To celebrate Lloyd's career, the Coventry End of Docklands Stadium is renamed the Lloyd End for Essendon home games.

In 2009, Lloyd was appointed assistant coach at the AIS-AFL Academy; however, he ruled out applying for an AFL coaching position.

==Media work==
Lloyd co-hosted children's AFL show Auskick'n Around on Fox Footy Channel with Brad Johnson from the Western Bulldogs from 2003 until it was cancelled at the end of 2005.

In 2006, Lloyd had a weekly spot as a panellist on Fox Footy's White Line Fever, and, after being forced to spend extended time off the field because of injury, he became recognised for his informative views on all things football—his roles included being a special comments commentator on Triple M's football coverage as well as more regular appearances on The AFL Footy Show as a panellist.

In 2009, Lloyd appeared as a regular panellist on a new show, One Week at a Time, as well as doing special comments on Network Ten and writing a regular column for The Age newspaper. Following his retirement, Lloyd has been heavily involved in the media.

Lloyd signed with the Network Ten AFL team as an expert commentator for the 2010 and 2011 AFL seasons on Channel Ten and One HD (he had already provided special commentary during various matches of the 2009 AFL season for the network), until Ten Sport lost the rights at the end of the 2011 AFL season. He also worked for radio station SEN, was a co-host of The Game Plan on One HD during 2011, and continued working for The Age.

Lloyd's autobiography (co-authored with Andrew Clarke), Straight Shooter, was released in July 2011.

After Network Ten lost the AFL broadcasting rights, Lloyd joined the Nine Network for 2012 to be a panellist on The Footy Show and The Sunday Footy Show. He also left SEN to join 3AW's AFL special comments team.

In 2013, he joined Footy Classified as a panellist alongside Gary Lyon, Craig Hutchison and Caroline Wilson; as well as continuing his regular roles on The Sunday Footy Show and 3AW Football. Lloyd is also a recurring panellist on The Footy Show and on occasion appears on Nine News Melbourne to provide insights into the weekly round of matches.
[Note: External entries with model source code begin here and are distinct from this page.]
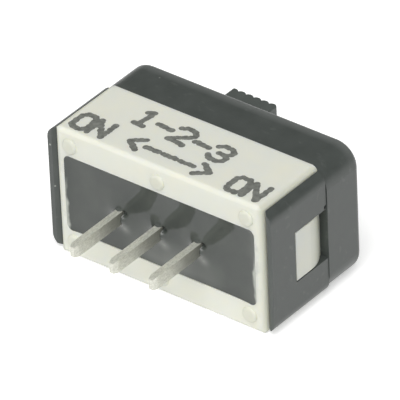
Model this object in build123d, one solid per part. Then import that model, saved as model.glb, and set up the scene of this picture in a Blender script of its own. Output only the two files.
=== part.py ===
from build123d import *
import math
import os

# A miniature slide switch with one pole, two positions and three flat terminals, in millimetres.
# X is the way the knob slides, -Y the way the terminals point, +Y the way the knob points.
# +Z is the printed long side. The switch lies on the other long side.
# The origin is on the middle terminal's pitch line, in the plane of the standoff pads' tips,
# which is the face of a circuit board that the switch is fitted to.

# Whole body
body_width = 7.8            # across the two long sides
base_length = 13.4          # over the ends of the white base
base_depth = 4.68           # from the base's rim to the plane where it meets the bezel
bezel_depth = 2.8           # thickness of the black bezel that the knob comes out of

# Base
base_edge_round = 0.35      # the edges at the two ends
base_rim_round = 0.25       # the long edges of the rim
end_rim = 0.55              # wall between the well and each end
long_rim = 1.59             # wall between the well and each long side
well_depth = 1.0            # depth of the well that the sealing resin fills
well_corner = 0.35
floor_thickness = 0.9       # between the well and the contact chamber
pad_height = 0.16
pad_diameter = 0.9
pad_edge_round = 0.14
pad_end_inset = 1.0         # end of the base to the centre of the nearest pad
pad_side_inset = 0.93       # long side to the centres of a row of pads

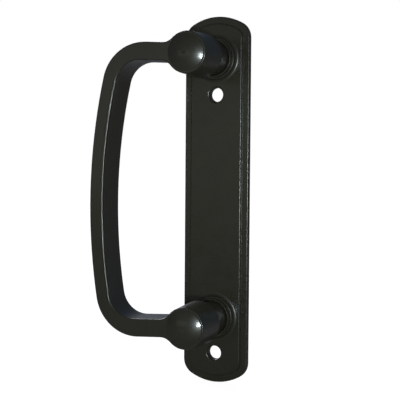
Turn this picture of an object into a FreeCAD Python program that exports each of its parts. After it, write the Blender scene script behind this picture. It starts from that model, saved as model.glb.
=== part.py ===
import FreeCAD, Part
import math
import os

# Rigid pull handle for a sliding patio door: a long escutcheon plate screwed to the door,
# two round posts standing on it near its ends, and a D-shaped grip carried by the posts.
#
# Frame: X runs across the plate, Z up the door, and Y into the door.
# The plate's back face lies on y = 0, so a height above the door is a negative y.
# The origin is midway between the two door-fixing holes, on the back face.
# All sizes are in millimetres.

Vector = FreeCAD.Vector

# Spacings up the door, centre to centre
hole_spacing = 168.3       # door-fixing holes, 6 5/8 in
post_spacing = 167.4
post_rise = 23.6           # middle of the posts above the middle of the holes

# Escutcheon plate
plate_width = 44.4
end_above_post = 27.5      # plate's top end above the upper post
end_below_hole = 19.5      # plate's bottom end below the lower fixing hole
end_radius = 33.5          # shallow arc that closes each end
corner_radius = 11.0       # tighter arc between an end and a side
flange_thickness = 3.2     # low step that runs round the edge
flange_width = 4.5
panel_height = 5.0         # front of the raised panel above the door
flange_round = 0.9
panel_round = 1.0
fixing_hole_radius = 4.5
fixing_hole_lip = 1.5      # rounded mouth of a fixing hole

# Hollow back of the casting
rim_width = 6.0
floor_thickness = 2.3
rib_thickness = 1.8
rib_setback = 0.4          # ribs stop short of the door face
rib_pitch = 24.0
fixing_boss_wall = 3.6
post_boss_wall = 3.0

# D-shaped grip
grip_front = 55.6          # flat front face above the door
grip_depth = 22.8
grip_reach = 64.7          # post axis to the outermost point of the bar
bar_width = 9.0
arm_width = 11.2
arm_splay = 3.1            # degrees that each arm opens outward from its post
bow_radius = 358.0         # outer face of the bar
bow_drop = 10.0            # the bow is deepest this far below the grip's middle
outer_corner = 27.3
inner_corner = 16.2
front_round = 0.8
back_round = 1.5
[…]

In March 2022, Lloyd announced on Footy Classified that he had Bell's palsy, a form of facial paralysis.

==Coaching career==
On 14 November 2014, it was announced that Lloyd would return to the Essendon Football Club as a part-time forwards coach, working closely with the club's forwards.

He currently coaches the school football side at Haileybury College in Melbourne.

==Personal life==
Lloyd's parents are John and Bev Lloyd. John Lloyd played 29 games for Carlton from 1965–1967 and coached the Braybrook Football Club to three premierships. The family moved to Scotland for three years because of John Lloyd's work and it was there that Lloyd played rugby and soccer for his Currie club.

Lloyd has two older brothers, Simon, who is an assistant coach at the Geelong Football Club, and Brad, who is a former Hawthorn player (and former captain of the Williamstown Football Club) and now head of football at the Carlton Football Club, as well as one older sister, Kylie, who is the Finance Manager at Nine Network Australia.

On 9 November 2002, Lloyd married his childhood sweetheart, Lisa-Marie Caparello, usually known as "Lisa", at Xavier College Chapel. Their wedding was covered by New Idea magazine, and a documentary of the day, titled One Day in November, was also aired on Fox Footy Channel.
Lisa Lloyd appeared on The Footy Show's singing competition, Screamers, in 2005 and was also a regular presenter on Fox Footy's Living With Footballers.

The Lloyds have three children: Jaeda Ruby (born December 2006), Kira Grace (born September 2009), and Jacob Matthew (born November 2012).